Node Model - This is read by the Eclipse JFace text editor component to display and enter the text. Leaves in this tree are tokens which point to a chunk of text stream which must be contiguous and non-overlapping with other tokens.

Each token can refer to two separate text values:

A start and end index into the text stream. This value will be used for the NodeModel.
An explicit text value. This will be used for the EMF model.

So each token can have two values. So if we take the macro example, the index for the macro will point to the macro name and the text value will contain the expansion of the macro.

PhantomToken

There is not an explicit mechanism for tokens which need to be used in the parser and will affect the EMF, but do not exist anywhere in the editor, such as the inserted curly brackets in the Python-like example above.

However we can cheat by making the start and stop indexes the same, this means that the token has little effect on the NodeModel. It is still important that the index values are contiguous with the tokens before and after it.

Regarding the node model and indexes into the character stream. There is a lot of scope for confusion in the way the node model (xtext code) and CommonToken (Antlr code) use different conventions for these indexes, neither is properly documented and to work on this code you need to understand both.

With all the potential for confusion (well it definitely confused me) I think this needs more explanation. My understanding is:

Stop index for CommonToken is zero-index of last character in this token.
Stop index for node model is zero-index of first character in next token. Internally it is stored as start and length but getEndOffset() method is provided.

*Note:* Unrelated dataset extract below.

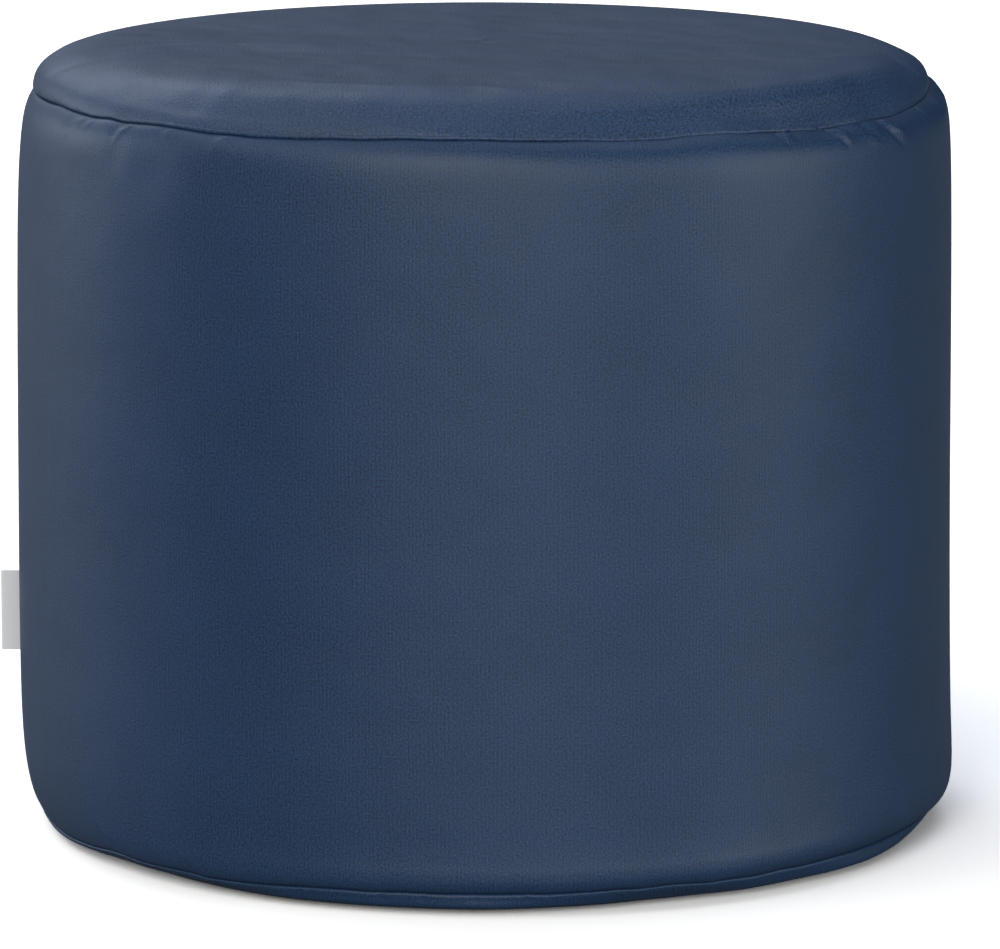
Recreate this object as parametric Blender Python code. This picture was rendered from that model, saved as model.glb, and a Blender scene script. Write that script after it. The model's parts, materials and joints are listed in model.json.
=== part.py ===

For me, it helps to visualise it by thinking of the indexes as being between the characters, it is then very clear how compound nodes are calculated. For me, I find it easiest to understand the indexes into the text stream as representing the spaces between the characters, not the characters, like this:

Index:	0		1		2		3		4		5		6		7
text stream:		{		{		{		a		}		}		}

So the first character has index 0:1

The second 1:2 and so on.

This makes it easier to work out the indexes for composite nodes as well as leaf nodes. So, for example, the composite node holding the outer brackets is 0:7. The inner brackets are 2:5.

Xgener

More information abour Xgener on this page.

I often find that the DSLs (Domain Specific Languages) that I write have similar constructs, so I end up writing similar grammar rules and other code elements. It would be good to use Xbase but that is often not flexible enough to do what I want.

I need something inbetween, more flexible than Xbase, but easier than writing a full xtext grammar from scratch. That is why I have started to write Xgener.

Xgener is intended for languages that are fairly conventional in that they still have concepts like:

class
procedure/method
statement
expression

However, it will allow certain modifications to these concepts to give the flexibility in the DSLs I need.